Pero entonces: ¿Por qué algunas legislaciones continúan llamando al derecho de


autor como “propiedad intelectual” y por qué en el plano internacional el derecho
de autor forma parte del amplio espacio jurídico de la llamada “propiedad
intelectual”?.

La razón tiene que buscarse en el contexto histórico dentro del cual nació el
derecho de autor en la tradición latina, a raíz de la Revolución Francesa, pues los
ideales libertarios de ese proceso, inspirados en este aspecto en las concepciones
de filósofos que la precedieron (como Kant en Alemania, Hobbes en Inglaterra o
Rousseau en la propia Francia), consideraron que el producto de la creatividad del
hombre “era suyo” como el resultado de su trabajo y como una “emanación de su
personalidad”, de manera que el derecho del autor integraba uno de los derechos
fundamentales del Hombre, bajo el principio por el cual sólo la persona humana
puede realizar una creación intelectual, expresión de su manera de pensar o de
sentir.

Pero los juristas franceses de la época, impresionados por las particulares


características del derecho que recién se reconocía en el sistema continental, no
lograron advertir que se trataba de una nueva categoría de derechos y, por ello,
ubicaron al del autor dentro de la tradicional clasificación romana de los derechos,
entre aquellos que les pareció más cercano, el del dominio sobre las cosas, como
una “propiedad literaria y artística”, como se le denominó en su momento.

Sin embargo, nunca estuvo en la mente de los redactores de las leyes


revolucionarias francesas la concepción del derecho de autor como una simple
propiedad material, lo que se vio reflejado en la célebre frase del Diputado Le
Chapelier, al presentar a la consideración de la Asamblea Nacional francesa el
proyecto de primera ley de 1791, al decir que se trataba de “la más sagrada, la
más legítima, la más inatacable y la más personal de todas las propiedades”, en lo
que parecía más una concepción “sui generis” de una especie de “propiedad
espiritual”.
Esa naturaleza particular del derecho de autor, distinta de la propiedad, se
traslució al plano internacional, cuando al aprobarse los primeros tratados
internacionales con vocación mundial sobre el área de los derechos intelectuales,
uno de ellos, el de París de 1886 (relativo fundamentalmente a las soluciones
técnicas y a los signos distintivos), se denominó “Convenio para la Protección de
la Propiedad Industrial”, mientras que el otro, el de Berna de 1889 (para la tutela
de los creadores literarios y artísticos), no utilizó el término propiedad, sino que se
llamó “Convenio para la protección de las Obras Literarias y Artísticas”.
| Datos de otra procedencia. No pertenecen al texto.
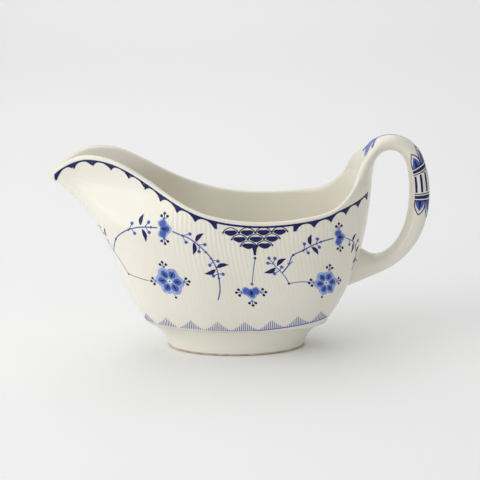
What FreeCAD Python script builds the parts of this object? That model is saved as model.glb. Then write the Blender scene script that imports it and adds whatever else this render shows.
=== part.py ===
import FreeCAD, Part
import math
import os
from FreeCAD import Rotation, Vector

# A boat-shaped porcelain cream jug. X runs along it, with the spout at -X and the
# handle at +X. It is symmetric about Y = 0 and stands on Z = 0. Millimetres.

SIZES = [
    # foot and floor
    ("foot_length", 71.2),
    ("foot_width", 45.4),
    ("foot_centre", -1.6),
    ("foot_rim", 3.4),
    ("shoulder_height", 14.3),
    ("shoulder_length", 95.4),
    ("shoulder_width", 56.0),
    ("flare_power", 2.6),
    ("recess_depth", 6.5),
    ("floor_height", 9.8),
    ("joint_ledge", 2.6),
    # body
    ("wall", 3.0),
    ("belly_width", 87.0),
    ("belly_centre", -10.0),
    ("tip_reach", -99.0),
    ("tip_height", 90.4),
    ("lip_slope", 2.0),
    ("back_reach", 69.3),
    ("back_fullness", 0.28),
    ("pinch_start", 65.0),
    ("pinch_end", 98.0),
    ("pinch_outside", 0.88),
    ("pinch_inside", 0.98),
    # rim
    ("lip_height", 104.0),
    ("waist_height", 74.6),
    ("horn_height", 111.6),
    ("blank_top", 116.0),
    # handle
    ("handle_half_width", 6.4),
    ("root_half_width", 8.5),
    ("lute", 0.5),
]

SECTION_HEIGHTS = [24, 34, 46, 58, 67, 75, 83, 90, 97, 106]
SECTION_POINTS = 40
FLARE_STEPS = 5
INSIDE_FOOT = "Sizes.foot_{0} / 2 - Sizes.foot_rim"

# Height and half-thickness of the handle at each ring, from the horn over the top
# and down to the lower root: along X, up Z, half the thickness in the loop's plane.
HANDLE_RINGS = [
    (60.5, 96.3, 6.4),
    (67.2, 102.2, 5.7),
    (76.0, 107.5, 4.5),
    (85.4, 105.4, 4.6),
    (91.6, 96.4, 4.9),
    (93.7, 84.0, 5.2),
    (93.2, 73.0, 5.2),
    (90.6, 62.8, 4.8),
    (85.4, 54.2, 4.3),
    (77.6, 47.2, 4.4),
    (68.0, 43.0, 5.8),
    (60.5, 41.2, 7.4),
    (52.0, 40.2, 7.4),
]


def make_sheet(doc):
    """Put the driving dimensions in a spreadsheet, one alias a row."""
    sheet = doc.addObject("Spreadsheet::Sheet", "Sizes")
    for row, (alias, value) in enumerate(SIZES, start=1):
        sheet.set(f"A{row}", alias)
        sheet.set(f"B{row}", str(value))
        sheet.setAlias(f"B{row}", alias)
    doc.recompute()
    return sheet


def bezier_at_height(poles, height):
    """X of a cubic side profile where it passes a height, going on straight past its end."""
    if height >= poles[3][1]:
        run = poles[3][0] - poles[2][0]
        rise = poles[3][1] - poles[2][1]
        return poles[3][0] + run / rise * (height - poles[3][1])
    low, high = 0.0, 1.0
    for _ in range(40):
        middle = (low + high) / 2
        if bezier_value(poles, middle, 1) < height:
            low = middle
        else:
            high = middle
    return bezier_value(poles, low, 0)


def bezier_value(poles, step, axis):
    rest = 1 - step
    weights = (rest ** 3, 3 * rest ** 2 * step, 3 * rest * step ** 2, step ** 3)
    return sum(weight * pole[axis] for weight, pole in zip(weights, poles))


def smooth_step(value):
    value = min(1.0, max(0.0, value))
    return value * value * (3 - 2 * value)


class BodyForm:
    """The body's outside as horizontal egg sections, pinched to a channel at the lip."""

    def __init__(self, sheet):
        self.sheet = sheet
        low = sheet.shoulder_height
        spout_foot = sheet.foot_centre - sheet.shoulder_length / 2
        back_foot = sheet.foot_centre + sheet.shoulder_length / 2
        neck_drop = 16.0
        neck_x = sheet.tip_reach + sheet.lip_slope * neck_drop
        self.keel = [(spout_foot, low), (-66, 36), (neck_x, sheet.tip_height - neck_drop),
                     (sheet.tip_reach, sheet.tip_height)]
        self.back = [(back_foot, low), (62, 36), (68.5, 62), (sheet.back_reach, 107)]
        self.side = [(sheet.shoulder_width / 2, low), (38.5, 36), (42.5, 62),
                     (sheet.belly_width / 2, 107)]

    def slant(self, poles, height):
        """Horizontal distance through the wall for one unit square through it."""
        step = 0.5
        run = bezier_at_height(poles, height + step) - bezier_at_height(poles, height - step)
        return math.hypot(1, run / (2 * step))

    def section(self, height, inset, pinch):
        """One horizontal section as a closed wire, inset from the outside."""
        sheet = self.sheet
        probe = max(height, sheet.shoulder_height + 0.5)
        nose = bezier_at_height(self.keel, probe) + inset * self.slant(self.keel, probe)
        back = bezier_at_height(self.back, probe) - inset * self.slant(self.back, probe)
        half = bezier_at_height(self.side, probe) - inset * self.slant(self.side, probe)
        rise = smooth_step((height - sheet.shoulder_height) / (75 - sheet.shoulder_height))
        centre = sheet.foot_centre + rise * (sheet.belly_centre - sheet.foot_centre)
        narrow = pinch * smooth_step((height - sheet.pinch_start)
                                     / (sheet.pinch_end - sheet.pinch_start))
        points = []
        for index in range(SECTION_POINTS):
            angle = 2 * math.pi * index / SECTION_POINTS
            along = math.cos(angle)
            across = half * math.sin(angle)
            if along < 0:
                across *= 1 - narrow * math.sin(math.pi * along / 2) ** 2
                reach = centre - nose
            else:
                across *= 1 + sheet.back_fullness * along ** 2
                reach = back - centre
            points.append(Vector(centre + along * reach, across, height))
        return closed_wire(points)


def closed_wire(points):
    curve = Part.BSplineCurve()
    curve.interpolate(Points=points, PeriodicFlag=True)
    return Part.Wire(curve.toShape())


def feature(doc, name, shape):
    piece = doc.addObject("Part::Feature", name)
    piece.Shape = shape
    piece.Placement = FreeCAD.Placement()
    return piece


def body_blank(doc, name, form, grow):
    """The body's outside from the shoulder up, grown by a little where asked."""
    sheet = form.sheet
    heights = [sheet.shoulder_height] + SECTION_HEIGHTS + [sheet.blank_top]
    wires = [form.section(height, -grow, sheet.pinch_outside) for height in heights]
    return feature(doc, name, Part.makeLoft(wires, True))


def body_hollow(doc, form):
    """The inside of the body from the shoulder up."""
    sheet = form.sheet
    heights = [sheet.shoulder_height] + SECTION_HEIGHTS + [sheet.blank_top]
    wires = [form.section(height, sheet.wall, sheet.pinch_inside) for height in heights]
    return feature(doc, "body_hollow", Part.makeLoft(wires, True))


def ellipse(doc, name, half, height):
    """A level ellipse on the foot's centre; {0} in half stands for length, then width."""
    ring = doc.addObject("Part::Ellipse", name)
    ring.setExpression("MajorRadius", half.format("length"))
    ring.setExpression("MinorRadius", half.format("width"))
    ring.setExpression("Placement.Base.x", "Sizes.foot_centre")
    ring.setExpression("Placement.Base.z", height)
    return ring


def loft(doc, name, rings):
    piece = doc.addObject("Part::Loft", name)
    piece.Sections = rings
    piece.Solid = True
    return piece


def boolean(doc, kind, name, base, tool):
    piece = doc.addObject(kind, name)
    piece.Base = base
    piece.Tool = tool
    return piece


def tapered(doc, name, low_half, low, high_half, high):
    """An oval plug between two level ellipses."""
    rings = [ellipse(doc, name + "_low", low_half, low),
             ellipse(doc, name + "_high", high_half, high)]
    return loft(doc, name, rings)


def rim_line(sheet):
    """The rim seen from the side: tip, lip, waist and the horn that the handle leaves."""
    waist = sheet.waist_height
    horn = sheet.horn_height
    spots = [
        (sheet.tip_reach - 6, sheet.tip_height - 9),
        (sheet.tip_reach, sheet.tip_height),
        (-92.4, 97.4),
        (-83.2, sheet.lip_height - 1.3),
        (-74.8, sheet.lip_height),
        (-62.6, sheet.lip_height - 2.5),
        (-46.0, 92.6),
        (-26.0, 81.6),
        (-6.0, waist + 1.4),
        (14.0, waist),
        (36.0, waist + 1.8),
        (50.3, waist + 6.6),
        (59.4, horn - 20.0),
        (63.0, horn - 12.6),
        (66.0, horn - 6.0),
        (72.0, horn),
    ]
    curve = Part.BSplineCurve()
    curve.interpolate([Vector(along, 0, up) for along, up in spots])
    return curve.toShape()


def under_rim(doc, sheet):
    """Everything below the rim line, as wide as the body and more."""
    line = rim_line(sheet)
    start = line.valueAt(line.FirstParameter)
    end = line.valueAt(line.LastParameter)
    reach = sheet.belly_width
    corners = [end, Vector(reach, 0, end.z), Vector(reach, 0, -1), Vector(start.x, 0, -1), start]
    edges = [line] + [Part.makeLine(one, two) for one, two in zip(corners, corners[1:])]
    face = Part.Face(Part.Wire(edges))
    face.translate(Vector(0, -reach, 0))
    return feature(doc, "under_rim", face.extrude(Vector(0, 2 * reach, 0)))


def make_bowl(doc, sheet, form):
    """Body wall, spout and floor: one casting, open at the top."""
    outside = body_blank(doc, "body_outside", form, 0)
    dish = tapered(doc, "dish", INSIDE_FOOT, "Sizes.recess_depth",
                   "Sizes.shoulder_{0} / 2 - Sizes.joint_ledge", "Sizes.shoulder_height")
    hollow = body_hollow(doc, form)
    well = tapered(doc, "well", INSIDE_FOOT + " - Sizes.wall", "Sizes.floor_height",
                   "Sizes.shoulder_{0} / 2 - 2 * Sizes.wall", "Sizes.shoulder_height")
    doc.recompute()
    solid = boolean(doc, "Part::Fuse", "bowl_solid", outside, dish)
    space = boolean(doc, "Part::Fuse", "bowl_space", hollow, well)
    shell = boolean(doc, "Part::Cut", "bowl_shell", solid, space)
    bowl = boolean(doc, "Part::Common", "bowl", shell, under_rim(doc, sheet))
    bowl.Label = "bowl"
    return bowl


def make_foot(doc, bowl_dish):
    """The oval foot ring, flaring out to the shoulder round the bowl's floor."""
    rings = []
    for index in range(FLARE_STEPS):
        share = index / (FLARE_STEPS - 1)
        spread = f"(0.25 * {share} + 0.75 * {share} ^ Sizes.flare_power)"
        half = "Sizes.foot_{0} / 2 + (Sizes.shoulder_{0} - Sizes.foot_{0}) / 2 * " + spread
        rings.append(ellipse(doc, f"foot_ring_{index}", half, f"Sizes.shoulder_height * {share}"))
    flare = loft(doc, "foot_flare", rings)
    recess = tapered(doc, "recess", INSIDE_FOOT, "0", INSIDE_FOOT, "Sizes.recess_depth")
    doc.recompute()
    ring = boolean(doc, "Part::Cut", "foot_less_recess", flare, recess)
    foot = boolean(doc, "Part::Cut", "foot_ring", ring, bowl_dish)
    foot.Label = "foot_ring"
    return foot


def handle_blank(doc):
    """The loop handle as oval rings along its centre line, run on into the body."""
    spine = Part.BSplineCurve()
    spine.interpolate([Vector(along, 0, up) for along, up, _ in HANDLE_RINGS])
    rings = []
    for index, (along, up, half) in enumerate(HANDLE_RINGS):
        centre = Vector(along, 0, up)
        heading = spine.tangent(spine.parameter(centre))[0]
        ring = doc.addObject("Part::Ellipse", f"handle_ring_{index}")
        at_root = index == 0 or index > len(HANDLE_RINGS) - 3
        width = "Sizes.root_half_width" if at_root else "Sizes.handle_half_width"
        ring.setExpression("MajorRadius", width)
        ring.MinorRadius = half
        turn = Rotation(Vector(0, 1, 0), Vector(-heading.z, 0, heading.x), heading, "XZY")
        ring.Placement = FreeCAD.Placement(centre, turn)
        rings.append(ring)
    return loft(doc, "handle_blank", rings)


def make_handle(doc, form):
    """The handle, and the thin beds of slip that hold its two ends to the body."""
    blank = handle_blank(doc)
    grown = body_blank(doc, "body_grown", form, form.sheet.lute)
    outside = doc.getObject("body_outside")
    doc.recompute()
    handle = boolean(doc, "Part::Cut", "handle", blank, grown)
    handle.Label = "handle"
    stubs = blank.Shape.common(grown.Shape).cut(outside.Shape)
    low, high = sorted(stubs.Solids, key=lambda solid: solid.CenterOfMass.z)
    return [handle, feature(doc, "handle_bottom_lute", low), feature(doc, "handle_top_lute", high)]


def check_and_write(doc, pieces):
    """Stop on any failed object, then write one STEP file for each sub-part."""
    doc.recompute()
    for thing in doc.Objects:
        if "Invalid" in thing.State or "Error" in thing.State:
            raise RuntimeError(f"{thing.Name} failed: {thing.State}")
    os.makedirs("parts", exist_ok=True)
    for piece in pieces:
        shape = piece.Shape
        if shape.isNull() or not shape.isValid():
            raise RuntimeError(f"{piece.Label} has no valid shape")
        shape.exportStep(f"parts/{piece.Label}.step")
        print(piece.Label, len(shape.Solids), "solid(s)", round(shape.Area), "mm2 of surface")


def main():
    doc = FreeCAD.newDocument("cream_jug")
    sheet = make_sheet(doc)
    form = BodyForm(sheet)
    bowl = make_bowl(doc, sheet, form)
    foot = make_foot(doc, doc.getObject("dish"))
    check_and_write(doc, [bowl, foot] + make_handle(doc, form))


main()
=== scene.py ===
import math

import bmesh
import bpy
import numpy as np
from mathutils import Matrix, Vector


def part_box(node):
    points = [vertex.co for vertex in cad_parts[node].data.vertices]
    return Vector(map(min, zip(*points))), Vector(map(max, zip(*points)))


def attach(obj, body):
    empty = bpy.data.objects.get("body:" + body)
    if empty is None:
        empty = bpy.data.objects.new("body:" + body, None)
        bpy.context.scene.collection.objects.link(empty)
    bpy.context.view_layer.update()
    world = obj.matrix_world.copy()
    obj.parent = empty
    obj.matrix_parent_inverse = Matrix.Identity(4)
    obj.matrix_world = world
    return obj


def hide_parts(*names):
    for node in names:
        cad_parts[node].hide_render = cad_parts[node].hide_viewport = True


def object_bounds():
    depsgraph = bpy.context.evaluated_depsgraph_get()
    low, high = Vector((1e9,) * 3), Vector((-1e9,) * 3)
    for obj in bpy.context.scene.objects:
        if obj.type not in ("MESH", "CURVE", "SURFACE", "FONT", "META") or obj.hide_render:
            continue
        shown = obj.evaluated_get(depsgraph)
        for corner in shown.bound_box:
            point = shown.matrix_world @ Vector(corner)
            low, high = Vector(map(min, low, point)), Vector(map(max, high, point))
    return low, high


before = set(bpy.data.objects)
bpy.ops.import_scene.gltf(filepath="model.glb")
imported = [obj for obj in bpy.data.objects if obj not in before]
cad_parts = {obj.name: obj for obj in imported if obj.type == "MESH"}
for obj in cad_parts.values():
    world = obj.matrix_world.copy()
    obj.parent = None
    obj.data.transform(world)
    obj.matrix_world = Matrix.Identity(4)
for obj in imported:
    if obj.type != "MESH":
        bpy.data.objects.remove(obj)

# A boat-shaped cream jug: spout at -X, handle at +X, mirrored in Y = 0, standing on Z = 0.
# Shapes are worked out in design millimetres, then scaled to the frame's own length.
DESIGN_LENGTH = 198.0
CAD_LOW, CAD_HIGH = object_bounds()
UNIT = (CAD_HIGH.x - CAD_LOW.x) / DESIGN_LENGTH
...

Y es que el Convenio de Berna no fue el resultado de la iniciativa de países


poderosos frente a los débiles, ni obedeció a los intereses particulares de las
industrias del sector cultural (incipientes para la época, por lo demás) sino que, por
el contrario, surgió como producto de una larga lucha de los creadores
intelectuales agrupados en la “Association Littéraire et Artistique Intemationale”
(ALAI), presidida por el célebre escritor Víctor Hugo, quien luego de muchos años
de esfuerzos para reunir a los autores del mundo y lograr una adecuada
protección a nivel internacional, falleció lamentablemente antes de ver cristalizado
su sueño.

Esa tendencia se ha mantenido en el tiempo, cuando el último instrumento


internacional específico sobre la materia se denomina “Tratado de la OMPI sobre
Derecho de Autor” (y no sobre “propiedad intelectual”), convención que mantiene
incólumes los grandes principios reconocidos en 1889, bajo la inspiración de las
propuestas presentadas por el gran Víctor Hugo, hasta el punto que para
adherirse a ese nuevo Tratado los países deben cumplir con las disposiciones
sustantivas del Convenio de Berna.

Pero entonces ¿por qué el derecho de autor se incluye en el Acuerdo ADPIC


sobre “Propiedad Intelectual” en el marco del Tratado de la OMC y por qué se
ubica también en el capítulo de “Propiedad Intelectual” en los Tratados de Libre
Comercio?.

Porque, desgraciadamente, en las negociaciones económicas internacionales el


derecho de autor se ha visto simplemente como una “mercancía” (y de allí que los
derechos morales de los autores brillen por su ausencia en dichos instrumentos),
de manera tal que la “dimensión humana” de estos derechos no aparece allí por
ninguna parte.
Afortunadamente, nada de dichos acuerdos y tratados permite la desaplicación de
los grandes principios humanistas que inspiraron al Convenio de Berna, como
instrumento internacional “madre” para la protección de los creadores.

En conclusión, ver al derecho de autor como una propiedad es olvidar que se trata
de una materia “de interés público”, interrelacionada con los derechos sociales y
culturales, donde entran en juego el aliento a la creatividad, el desarrollo cultural
endógeno, la protección de la diversidad cultural y la producción de nuevos bienes
inmateriales que nos permitan disfrutar del avance de la inteligencia en el campo
de las ciencias, las artes y las letras.